Replicas of a North Korean Scud-B missile (L) and South Korean Nike missiles (R) displayed at the Korean War Memorial in Seoul on May 29, 2017.
JUNG YEON-JE / AFP / Getty Images
Replicas of a North Korean Scud-B missile (L) and South Korean Nike missiles (R) displayed at the Korean War Memorial in Seoul on May 29, 2017.

Earlier this month, Washington warned ministers from the Association of Southeast Asian Nation to cut ties with the pariah state "but it does not appear that ASEAN countries are ready to turn the screws on Pyongyang, at least not yet," Kent Boydston, research analyst at the Peterson Institute for International Economics, said in a recent note.

"Southeast Asia's collective insouciance has helped Pyongyang fly mostly under the radar, fill its coffers, and keep its criminal enterprises afloat."

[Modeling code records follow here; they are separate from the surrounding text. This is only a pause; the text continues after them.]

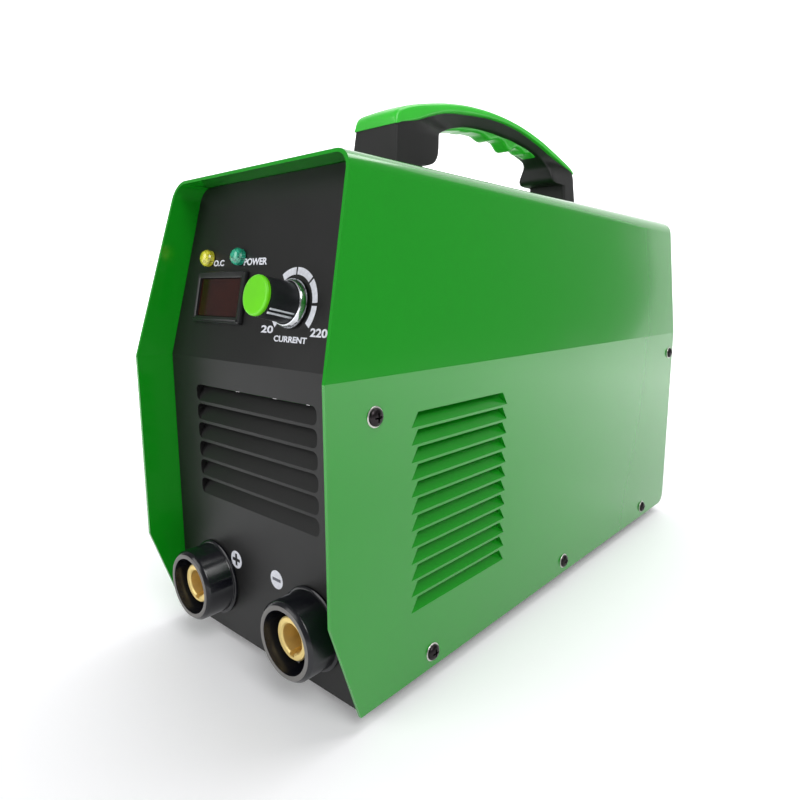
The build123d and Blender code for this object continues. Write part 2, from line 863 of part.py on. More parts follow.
# ---------------------------------------------------------------- fan
fan_front = rear_y - panel_sheet - touch
with BuildPart() as fan_frame:
    with BuildSketch(facing(fan_front - fan_depth)) as fan_outline:
        with Locations((0, fan_z)):
            Rectangle(fan_size, fan_size)
        fillet(fan_outline.vertices(), 5)
        with Locations((0, fan_z)):
            Circle(fan_hole, mode=Mode.SUBTRACT)
        with Locations(*fan_bolts):
            Circle(screw_radius + screw_gap, mode=Mode.SUBTRACT)
    extrude(amount=-fan_depth)
    # motor plate on three arms, towards the inside of the cabinet
    with BuildSketch(facing(fan_front - fan_depth)):
        with Locations((0, fan_z)):
            Circle(hub_radius)
            with PolarLocations((hub_radius + fan_hole) / 2, 3, start_angle=30):
                Rectangle(fan_hole - hub_radius + 6, 4)
    extrude(amount=-3)
    with BuildSketch(facing(fan_front - fan_depth + 3)):
        with Locations((0, fan_z)):
            Circle(5)
    extrude(amount=-6)
    with BuildSketch(facing(fan_front - fan_depth + 1)):
        with Locations((0, fan_z)):
            Circle(1.5 + running_gap)
    extrude(amount=-20, mode=Mode.SUBTRACT)
save(fan_frame.part, "fan_frame")

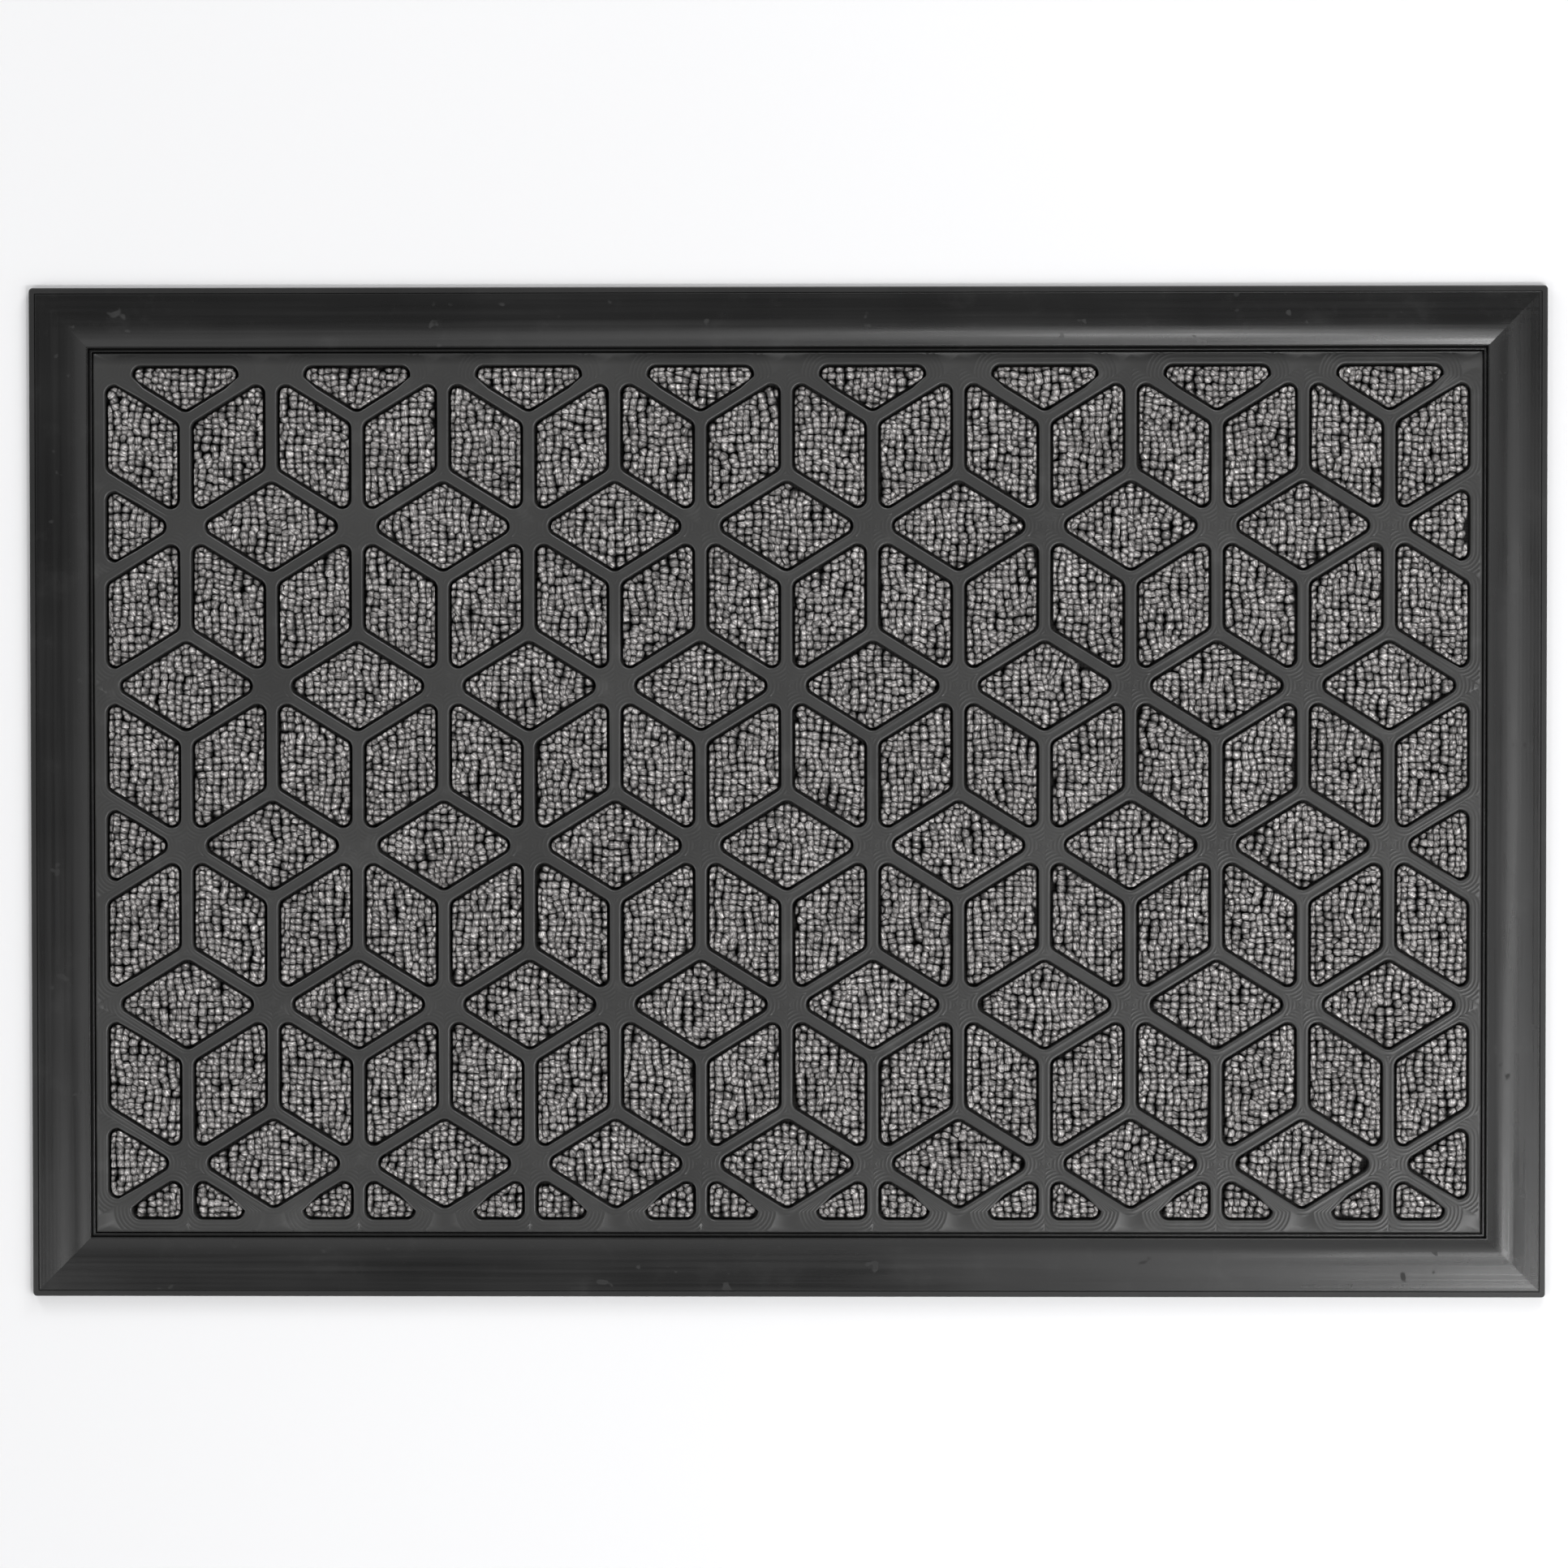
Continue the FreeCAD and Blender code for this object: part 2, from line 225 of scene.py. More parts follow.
def depth_inside(outline, inset, radius, points):
    """Distance of points inside a rounded outline, negative outside it, and the way inwards."""
    core = inset_corners(outline, inset + radius)
    nearest, inside = nearest_on_outline(core, points)
    step = points - nearest
    gap = np.linalg.norm(step, axis=1)
    inward = step / np.maximum(gap, 1e-9)[:, None] * np.where(inside, 1.0, -1.0)[:, None]
    return radius + np.where(inside, gap, -gap), inward


# ---- Mesh helpers ---------------------------------------------------------------------------------
def mesh_object(name, vertices, faces, smooth=True):
    """New object from an array of vertices and a list or array of faces."""
    mesh = bpy.data.meshes.new(name)
    if isinstance(faces, np.ndarray):
        count, size = faces.shape
        mesh.vertices.add(len(vertices))
        mesh.vertices.foreach_set("co", np.asarray(vertices, np.float32).ravel())
        mesh.loops.add(count * size)
        mesh.loops.foreach_set("vertex_index", faces.astype(np.int32).ravel())
        mesh.polygons.add(count)
        mesh.polygons.foreach_set("loop_start", np.arange(0, count * size, size, dtype=np.int32))
        mesh.update(calc_edges=True)
    else:
        mesh.from_pydata([tuple(v) for v in vertices], [], faces)
    mesh.polygons.foreach_set("use_smooth", np.full(len(mesh.polygons), smooth))
    obj = bpy.data.objects.new(name, mesh)
    bpy.context.scene.collection.objects.link(obj)
    return obj


def point_attribute(obj, name, values):
    """Store one number per vertex for the materials to read."""
    attribute = obj.data.attributes.new(name, "FLOAT", "POINT")
    attribute.data.foreach_set("value", np.asarray(values, np.float32).ravel())


def weld(obj, distance=1e-6):
    """Merge vertices that coincide and drop the faces that vanish with them."""
    work = bmesh.new()
    work.from_mesh(obj.data)
    bmesh.ops.remove_doubles(work, verts=work.verts, dist=distance)
    bmesh.ops.dissolve_degenerate(work, edges=work.edges, dist=distance)
    bmesh.ops.recalc_face_normals(work, faces=work.faces)
    work.to_mesh(obj.data)
    work.free()


# ---- Camera and light -----------------------------------------------------------------------------
CAMERA_EYE = Vector((29.6, 55.7, 1999.8)) * MM
CAMERA_TARGET = Vector((-1.2, 3.5, 0.0)) * MM
CAMERA_ROLL = math.radians(-0.05)
CAMERA_LENS = 115.9        # millimetres
SENSOR_WIDTH = 36.0        # millimetres
CLIP_START = 0.01


def make_camera():
    """Camera almost straight above the mat, a little towards its top edge."""
    camera_data = bpy.data.cameras.new("camera")
    camera_data.lens = CAMERA_LENS
    camera_data.sensor_width = SENSOR_WIDTH
    camera_data.clip_start = CLIP_START
    camera = bpy.data.objects.new("camera", camera_data)
    back = (CAMERA_EYE - CAMERA_TARGET).normalized()
    right = Vector((0, 1, 0)).cross(back).normalized()
    up = back.cross(right)
    turn = Matrix((right, up, back)).transposed().to_4x4()
    camera.matrix_world = Matrix.Translation(CAMERA_EYE) @ turn @ Matrix.Rotation(CAMERA_ROLL, 4, "Z")
    bpy.context.scene.collection.objects.link(camera)
    bpy.context.scene.camera = camera


LIGHT_DISTANCE = 1.7       # from the mat's middle
SOFT_BOX = 0.36            # side of each square light
SOFT_BOXES = [             # degrees from straight up, degrees round from the X axis, watts
    (72, 67, 9.7),
    (72, 130, 6.6),
    (72, 202, 2.7),
    (72, 327, 2.7),
    (54, 80, 3.3),
    (48, 337, 6.2),
    (48, 292, 3.0),
    (42, 213, 4.4),
    (36, 0, 2.0),
    (34, 310, 4.3),
    (30, 318, 3.1),
]


def soft_box(number, from_vertical, around, watts):
    """Square light on a dome over the mat, aimed at the mat's middle."""
    light_data = bpy.data.lights.new(f"soft_box_{number}", "AREA")
    light_data.shape = "SQUARE"
    light_data.size = SOFT_BOX
    light_data.energy = watts
    light = bpy.data.objects.new(light_data.name, light_data)
    tilt = math.radians(from_vertical)
    turn = math.radians(around)
    outwards = Vector((math.sin(tilt) * math.cos(turn), math.sin(tilt) * math.sin(turn), math.cos(tilt)))
    light.location = outwards * LIGHT_DISTANCE
    light.rotation_euler = outwards.to_track_quat("Z", "Y").to_euler()
    light.visible_camera = False
    bpy.context.scene.collection.objects.link(light)


def make_lights():
    """A low ring of soft boxes, and higher ones that stand mostly towards the mat's near right corner."""
    for number, box in enumerate(SOFT_BOXES):
        soft_box(number, *box)


HORIZON_STRENGTH = 0.70
PALE_UP_TO = 0.45          # height in the sky, 0 at the horizon and 1 overhead
DARK_FROM = 0.85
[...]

"Southeast Asia's collective insouciance has helped Pyongyang fly mostly under the radar, fill its coffers, and keep its criminal enterprises afloat" -Kent Boydston, Peterson Institute for International Economics

The overall trade picture between ASEAN and North Korea is part of the problem, said Boydston. "Indeed, DPRK-ASEAN trade is relatively small pickings, but $181 million per year is not nothing."

The fact that North Korea maintains embassies in all ASEAN countries, except for the Philippines and Brunei, is also problematic, he warned, claiming that "North Korean agents are almost surely taking part in some variety of nefarious non-diplomatic actions in all of them."

"It has long been known that North Korea runs its networks of nefarious actors and entities out of its embassies abroad, which United Nations Security Council Resolution 2321 attempted to curtail."

Even without an embassy, Manila was still Pyongyang's third-largest trading partner in 2016 and remains a hub for North Korean methamphetamine, Boydston noted. In 2001 and 2008, Philippine authorities seized large meth shipments, and an international crime syndicate claimed in 2013 to have stashed a ton of the illicit drug on the archipelago state.

Meanwhile, the Philippines' relatively lax anti-money laundering laws featured prominently in a 2016 cyber bank heist in which North Koreans allegedly funneled $81 million from the Bangladeshi Central Bank to Manila, Boydston said.

"The world should be concerned about these non-proliferation and otherwise criminal behaviors as they relate to the Philippines-DPRK relationship, although in (President Donald) Trump's call with (Philippine President Rodrigo) Duterte last month, these specific issues weren't discussed."

Pyongyang's relationship with Southeast Asian countries has made headlines recently following the February assassination of Kim Jong-nam, half brother of North Korean leader Kim Jong-un, in Malaysia and a subsequent Reuters investigation that indicated North Korean agents in Kuala Lumpur ran a military equipment firm called Glocom that violated UN sanctions.

Even generally law-abiding Singapore is implicated in North Korea's shady industries, as revealed in a May 15 post by Andrea Berger, senior research associate at the Middlebury Institute of International Studies at Monterey, on popular publication Arms Control Wonk.

Singaporean regulations lack specific UN resolution clauses that ban all financial transactions related to North Korea's conventional weapons, Berger explained. Proliferation finance prosecutions are only doable in cases where funds directly support Pyongyang's nuclear program, as opposed to the country's broader arms industry, she explained

In 2013, a vessel containing military hardware destined for Pyongyang, including jet fighters, anti-tank rockets and surface-to-air missile systems, was stopped in the Panama Canal — reportedly the biggest seizure of arms going to or from North Korea — and investigations indicated a Singapore-based shipping company paid $72,000 for the ship's passage.

Prosecutors accused the firm of contributing to North Korea's weapons of mass destruction program, but the court ruled that its capital was related to military weapons, not nuclear ones. "Debacles like this are perfect examples of the need for greater attention to the global deficiencies in implementing UN Security Council Resolutions on North Korea," Berger said.

The shipper was eventually found guilty of operating a remittance business without a license and was fined $125,698 for facilitating weapons to Pyongyang.